We might literally have a behavioural definition: certain semaphore signals can be translated into alphabetic characters because we have a complete set of rules for how to do this. (We must assume, of course, that we are translating semaphore, but I will pass over this because I want to use the case as an example without letting too much depend upon it.)

The second case is where we imagine there is some such set of rules, but that we do not know, or do not know entirely, what they are. We imagine that with enough time and computational capacity we could encode and enact them and that only 'human limitations' prevent this. We imagine we are dealing with something that is in principle like semaphore, that it is the chess to semaphore's noughts and crosses.

The third case is where we know that even in principle there is no way to write down all the behavioural rules, and we know that natural language is like this because the rules must be written down in some part of it, and so will remain, to some extent, systematically ambiguous because of the 'open question' problem.
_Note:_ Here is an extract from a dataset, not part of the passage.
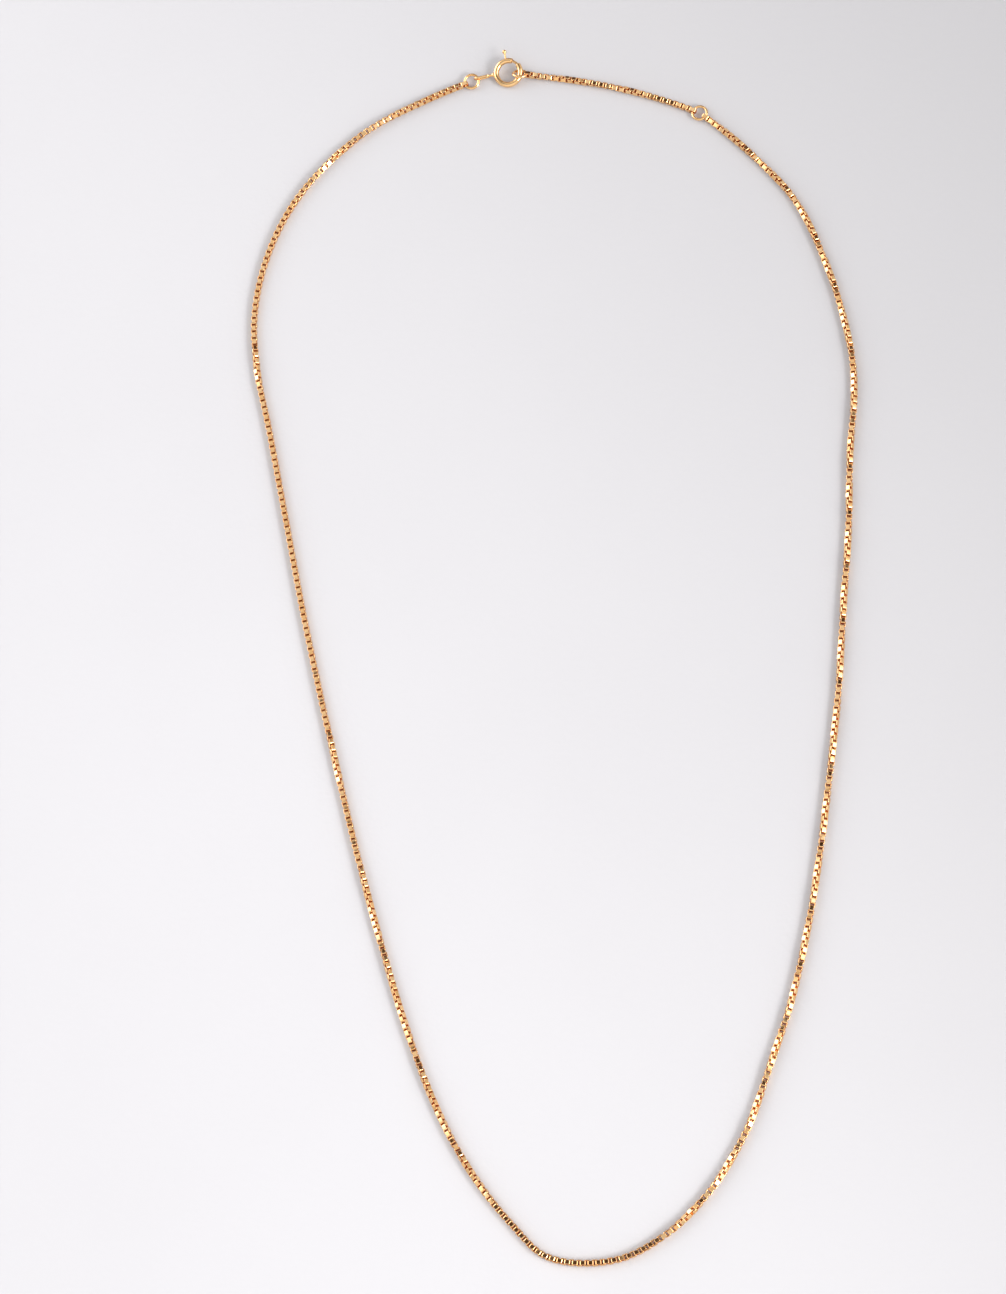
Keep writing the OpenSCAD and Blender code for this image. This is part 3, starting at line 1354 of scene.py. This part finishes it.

In this third case, we might imagine, however, that some 'semaphore' or 'in principle semaphore' metaphor can be appealed to, even though we know that the metaphor can never be fully 'unpacked'. This, of course, is a profound and misleading mistake.

(It can be hard to accept this, because we might still find ourselves asking 'but what else is there?' - and this just demonstrates the power of the metaphor. It's like believing that some step forward is taken when we 'recognise that everything is just atoms' - or some other materialistic substrate. Before we can make statements like these, we have to know what 'all interaction is behaviour' or 'everything is just atoms' means, and this question cannot be answered in terms of behaviour or atoms ...)

There are two dimensions to this mistake - one is the OQ issue, which I've discussed at length.

The other is to do with the explanatory power of metaphor.

A metaphor may suggest a way to speak, but it cannot command, or even support, semantic conformity. We can see, for instance, the ways in which electricity 'flow' is somewhat like fluid flow, and this might help us to understand some aspects of an electrical circuit (although it makes others more obscure ...).

But if someone tried to explain basic arithmetic, or the principle of non-contradiction, by way of a metaphor we would wonder whether they properly understood the subject. Equally, we cannot regard arithmetic or logic as simply a 'game' with 'rules' since they are anchors of the intelligibility of our explanations, and so of the intelligibility of our shared world. (And we have to include, here, explanations of what we do when we appeal to metaphors ...)

The 'rules' we should be interested in are only those without which we cannot explicate rules. And these rules are rules about how to speak that turn out to be, through that, rules about the way the world must be.